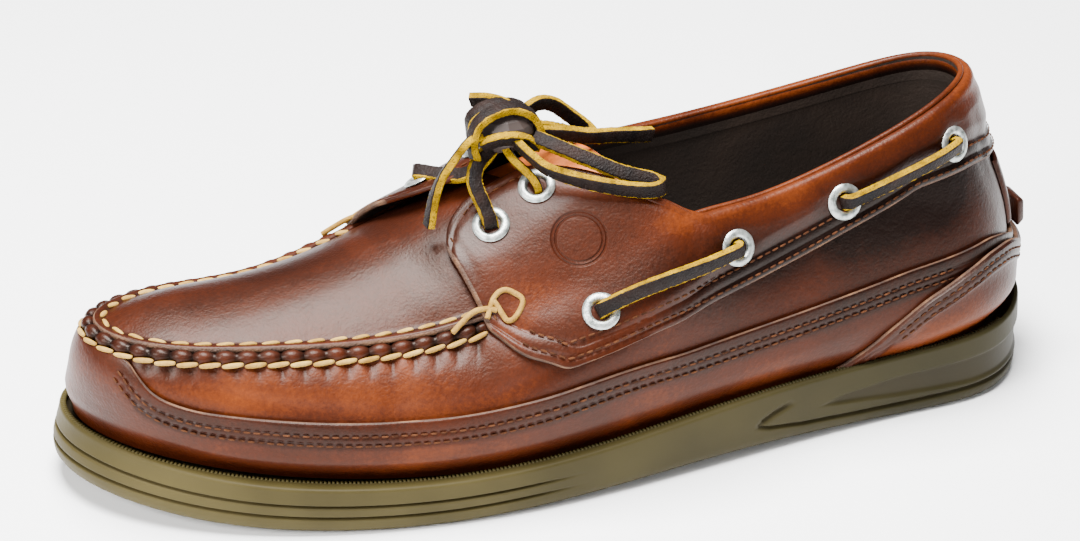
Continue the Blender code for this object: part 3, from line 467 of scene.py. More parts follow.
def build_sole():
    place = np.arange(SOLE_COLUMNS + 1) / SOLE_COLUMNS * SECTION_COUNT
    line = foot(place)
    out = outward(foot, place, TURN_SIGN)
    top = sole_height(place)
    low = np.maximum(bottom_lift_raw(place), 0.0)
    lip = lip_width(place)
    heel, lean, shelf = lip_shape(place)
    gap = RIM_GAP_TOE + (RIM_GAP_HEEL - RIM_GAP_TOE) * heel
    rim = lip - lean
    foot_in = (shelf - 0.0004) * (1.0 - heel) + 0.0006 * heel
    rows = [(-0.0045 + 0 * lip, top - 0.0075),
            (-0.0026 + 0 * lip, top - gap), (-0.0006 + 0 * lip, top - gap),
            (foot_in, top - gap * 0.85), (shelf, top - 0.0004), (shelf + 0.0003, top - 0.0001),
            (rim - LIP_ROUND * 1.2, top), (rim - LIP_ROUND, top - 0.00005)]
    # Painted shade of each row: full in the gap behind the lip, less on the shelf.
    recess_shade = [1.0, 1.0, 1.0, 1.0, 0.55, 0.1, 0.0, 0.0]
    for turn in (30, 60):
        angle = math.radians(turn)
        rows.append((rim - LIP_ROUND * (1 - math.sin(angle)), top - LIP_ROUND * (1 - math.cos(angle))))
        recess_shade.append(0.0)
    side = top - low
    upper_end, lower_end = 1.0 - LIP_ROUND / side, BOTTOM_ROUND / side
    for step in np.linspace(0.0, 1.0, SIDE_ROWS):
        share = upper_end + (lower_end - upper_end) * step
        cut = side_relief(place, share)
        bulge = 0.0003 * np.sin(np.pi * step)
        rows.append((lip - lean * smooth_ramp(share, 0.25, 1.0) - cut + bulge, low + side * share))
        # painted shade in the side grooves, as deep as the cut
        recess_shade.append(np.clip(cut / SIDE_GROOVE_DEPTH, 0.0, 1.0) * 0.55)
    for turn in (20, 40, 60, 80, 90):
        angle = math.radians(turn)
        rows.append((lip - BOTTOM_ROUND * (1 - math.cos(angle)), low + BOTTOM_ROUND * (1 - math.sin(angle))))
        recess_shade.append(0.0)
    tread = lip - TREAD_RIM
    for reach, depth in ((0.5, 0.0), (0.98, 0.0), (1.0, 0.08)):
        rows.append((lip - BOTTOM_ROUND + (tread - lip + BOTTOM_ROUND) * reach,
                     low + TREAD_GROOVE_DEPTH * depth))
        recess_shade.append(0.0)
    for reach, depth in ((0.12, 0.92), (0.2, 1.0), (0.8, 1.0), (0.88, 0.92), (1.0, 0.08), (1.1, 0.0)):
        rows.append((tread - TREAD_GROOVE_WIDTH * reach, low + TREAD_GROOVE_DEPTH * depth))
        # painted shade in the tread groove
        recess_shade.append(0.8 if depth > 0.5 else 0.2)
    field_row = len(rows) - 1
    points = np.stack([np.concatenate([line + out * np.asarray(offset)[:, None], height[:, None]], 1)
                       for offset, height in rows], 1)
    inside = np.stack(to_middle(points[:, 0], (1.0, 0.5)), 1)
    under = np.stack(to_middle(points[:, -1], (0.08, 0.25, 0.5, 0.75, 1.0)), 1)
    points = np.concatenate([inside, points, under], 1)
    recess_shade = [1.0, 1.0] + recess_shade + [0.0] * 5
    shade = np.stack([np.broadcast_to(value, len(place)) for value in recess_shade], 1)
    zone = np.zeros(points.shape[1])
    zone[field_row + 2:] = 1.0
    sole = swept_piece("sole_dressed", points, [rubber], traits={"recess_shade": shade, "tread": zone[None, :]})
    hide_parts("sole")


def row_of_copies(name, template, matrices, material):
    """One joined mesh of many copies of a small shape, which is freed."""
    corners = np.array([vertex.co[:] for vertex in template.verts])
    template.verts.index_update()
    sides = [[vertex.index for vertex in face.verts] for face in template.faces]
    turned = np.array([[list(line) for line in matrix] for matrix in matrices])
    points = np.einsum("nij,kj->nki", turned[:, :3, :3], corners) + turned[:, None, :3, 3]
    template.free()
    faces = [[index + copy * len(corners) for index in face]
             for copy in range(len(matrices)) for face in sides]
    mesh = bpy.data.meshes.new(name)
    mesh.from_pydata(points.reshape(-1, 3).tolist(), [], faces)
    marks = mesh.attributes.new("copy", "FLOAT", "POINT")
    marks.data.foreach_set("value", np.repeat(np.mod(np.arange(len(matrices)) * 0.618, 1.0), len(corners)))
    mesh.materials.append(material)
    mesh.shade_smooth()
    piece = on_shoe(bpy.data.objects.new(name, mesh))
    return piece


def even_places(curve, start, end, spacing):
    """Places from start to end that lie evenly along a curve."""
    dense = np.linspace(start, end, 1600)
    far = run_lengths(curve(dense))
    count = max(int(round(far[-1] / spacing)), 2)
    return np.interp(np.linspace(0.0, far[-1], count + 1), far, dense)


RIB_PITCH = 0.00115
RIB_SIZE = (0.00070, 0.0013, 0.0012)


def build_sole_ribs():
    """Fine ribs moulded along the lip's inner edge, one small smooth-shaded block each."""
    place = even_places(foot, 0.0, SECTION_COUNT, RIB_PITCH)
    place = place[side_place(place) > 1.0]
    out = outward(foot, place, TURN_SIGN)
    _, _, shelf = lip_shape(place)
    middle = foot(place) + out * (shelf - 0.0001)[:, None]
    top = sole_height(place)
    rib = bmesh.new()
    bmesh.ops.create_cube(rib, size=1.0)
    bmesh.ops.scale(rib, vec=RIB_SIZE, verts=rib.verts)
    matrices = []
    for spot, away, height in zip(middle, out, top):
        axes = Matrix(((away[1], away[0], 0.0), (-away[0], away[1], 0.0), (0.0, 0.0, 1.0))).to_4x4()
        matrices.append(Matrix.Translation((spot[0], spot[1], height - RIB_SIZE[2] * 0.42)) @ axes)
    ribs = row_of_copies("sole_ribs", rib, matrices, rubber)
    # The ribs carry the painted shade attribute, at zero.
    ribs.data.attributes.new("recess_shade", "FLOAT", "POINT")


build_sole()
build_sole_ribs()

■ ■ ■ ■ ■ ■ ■

# [Request]
Repeat the data exactly. Leave nothing out.

# [Full response]
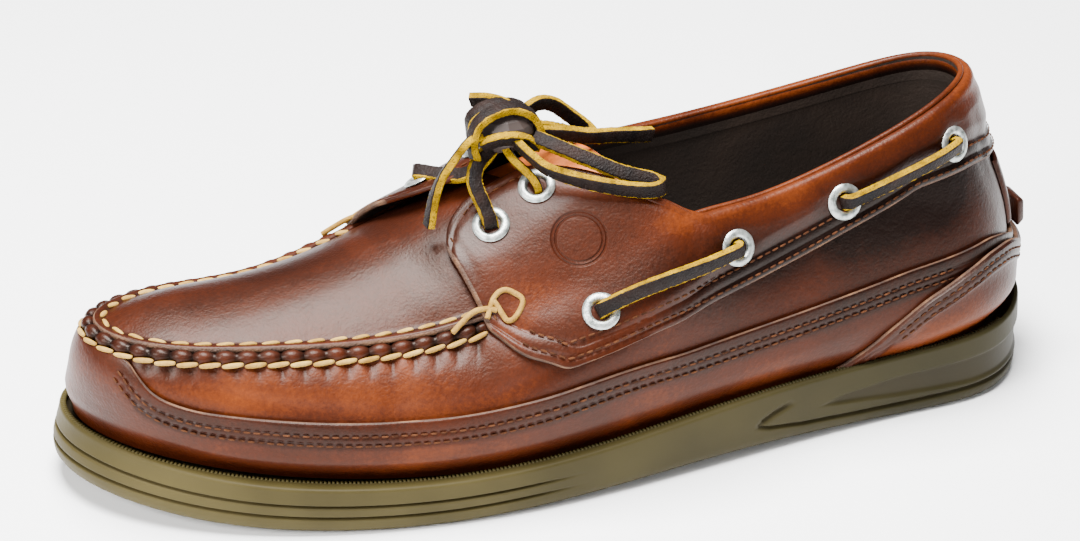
Continue the Blender code for this object: part 3, from line 467 of scene.py. More parts follow.
def build_sole():
    place = np.arange(SOLE_COLUMNS + 1) / SOLE_COLUMNS * SECTION_COUNT
    line = foot(place)
    out = outward(foot, place, TURN_SIGN)
    top = sole_height(place)
    low = np.maximum(bottom_lift_raw(place), 0.0)
    lip = lip_width(place)
    heel, lean, shelf = lip_shape(place)
    gap = RIM_GAP_TOE + (RIM_GAP_HEEL - RIM_GAP_TOE) * heel
    rim = lip - lean
    foot_in = (shelf - 0.0004) * (1.0 - heel) + 0.0006 * heel
    rows = [(-0.0045 + 0 * lip, top - 0.0075),
            (-0.0026 + 0 * lip, top - gap), (-0.0006 + 0 * lip, top - gap),
            (foot_in, top - gap * 0.85), (shelf, top - 0.0004), (shelf + 0.0003, top - 0.0001),
            (rim - LIP_ROUND * 1.2, top), (rim - LIP_ROUND, top - 0.00005)]
    # Painted shade of each row: full in the gap behind the lip, less on the shelf.
    recess_shade = [1.0, 1.0, 1.0, 1.0, 0.55, 0.1, 0.0, 0.0]
    for turn in (30, 60):
        angle = math.radians(turn)
        rows.append((rim - LIP_ROUND * (1 - math.sin(angle)), top - LIP_ROUND * (1 - math.cos(angle))))
        recess_shade.append(0.0)
    side = top - low
    upper_end, lower_end = 1.0 - LIP_ROUND / side, BOTTOM_ROUND / side
    for step in np.linspace(0.0, 1.0, SIDE_ROWS):
        share = upper_end + (lower_end - upper_end) * step
        cut = side_relief(place, share)
        bulge = 0.0003 * np.sin(np.pi * step)
        rows.append((lip - lean * smooth_ramp(share, 0.25, 1.0) - cut + bulge, low + side * share))
        # painted shade in the side grooves, as deep as the cut
        recess_shade.append(np.clip(cut / SIDE_GROOVE_DEPTH, 0.0, 1.0) * 0.55)
    for turn in (20, 40, 60, 80, 90):
        angle = math.radians(turn)
        rows.append((lip - BOTTOM_ROUND * (1 - math.cos(angle)), low + BOTTOM_ROUND * (1 - math.sin(angle))))
        recess_shade.append(0.0)
    tread = lip - TREAD_RIM
    for reach, depth in ((0.5, 0.0), (0.98, 0.0), (1.0, 0.08)):
        rows.append((lip - BOTTOM_ROUND + (tread - lip + BOTTOM_ROUND) * reach,
                     low + TREAD_GROOVE_DEPTH * depth))
        recess_shade.append(0.0)
    for reach, depth in ((0.12, 0.92), (0.2, 1.0), (0.8, 1.0), (0.88, 0.92), (1.0, 0.08), (1.1, 0.0)):
        rows.append((tread - TREAD_GROOVE_WIDTH * reach, low + TREAD_GROOVE_DEPTH * depth))
        # painted shade in the tread groove
        recess_shade.append(0.8 if depth > 0.5 else 0.2)
    field_row = len(rows) - 1
    points = np.stack([np.concatenate([line + out * np.asarray(offset)[:, None], height[:, None]], 1)
                       for offset, height in rows], 1)
    inside = np.stack(to_middle(points[:, 0], (1.0, 0.5)), 1)
    under = np.stack(to_middle(points[:, -1], (0.08, 0.25, 0.5, 0.75, 1.0)), 1)
    points = np.concatenate([inside, points, under], 1)
    recess_shade = [1.0, 1.0] + recess_shade + [0.0] * 5
    shade = np.stack([np.broadcast_to(value, len(place)) for value in recess_shade], 1)
    zone = np.zeros(points.shape[1])
    zone[field_row + 2:] = 1.0
    sole = swept_piece("sole_dressed", points, [rubber], traits={"recess_shade": shade, "tread": zone[None, :]})
    hide_parts("sole")


def row_of_copies(name, template, matrices, material):
    """One joined mesh of many copies of a small shape, which is freed."""
    corners = np.array([vertex.co[:] for vertex in template.verts])
    template.verts.index_update()
    sides = [[vertex.index for vertex in face.verts] for face in template.faces]
    turned = np.array([[list(line) for line in matrix] for matrix in matrices])
    points = np.einsum("nij,kj->nki", turned[:, :3, :3], corners) + turned[:, None, :3, 3]
    template.free()
    faces = [[index + copy * len(corners) for index in face]
             for copy in range(len(matrices)) for face in sides]
    mesh = bpy.data.meshes.new(name)
    mesh.from_pydata(points.reshape(-1, 3).tolist(), [], faces)
    marks = mesh.attributes.new("copy", "FLOAT", "POINT")
    marks.data.foreach_set("value", np.repeat(np.mod(np.arange(len(matrices)) * 0.618, 1.0), len(corners)))
    mesh.materials.append(material)
    mesh.shade_smooth()
    piece = on_shoe(bpy.data.objects.new(name, mesh))
    return piece


def even_places(curve, start, end, spacing):
    """Places from start to end that lie evenly along a curve."""
    dense = np.linspace(start, end, 1600)
    far = run_lengths(curve(dense))
    count = max(int(round(far[-1] / spacing)), 2)
    return np.interp(np.linspace(0.0, far[-1], count + 1), far, dense)


RIB_PITCH = 0.00115
RIB_SIZE = (0.00070, 0.0013, 0.0012)


def build_sole_ribs():
    """Fine ribs moulded along the lip's inner edge, one small smooth-shaded block each."""
    place = even_places(foot, 0.0, SECTION_COUNT, RIB_PITCH)
    place = place[side_place(place) > 1.0]
    out = outward(foot, place, TURN_SIGN)
    _, _, shelf = lip_shape(place)
    middle = foot(place) + out * (shelf - 0.0001)[:, None]
    top = sole_height(place)
    rib = bmesh.new()
    bmesh.ops.create_cube(rib, size=1.0)
    bmesh.ops.scale(rib, vec=RIB_SIZE, verts=rib.verts)
    matrices = []
    for spot, away, height in zip(middle, out, top):
        axes = Matrix(((away[1], away[0], 0.0), (-away[0], away[1], 0.0), (0.0, 0.0, 1.0))).to_4x4()
        matrices.append(Matrix.Translation((spot[0], spot[1], height - RIB_SIZE[2] * 0.42)) @ axes)
    ribs = row_of_copies("sole_ribs", rib, matrices, rubber)
    # The ribs carry the painted shade attribute, at zero.
    ribs.data.attributes.new("recess_shade", "FLOAT", "POINT")


build_sole()
build_sole_ribs()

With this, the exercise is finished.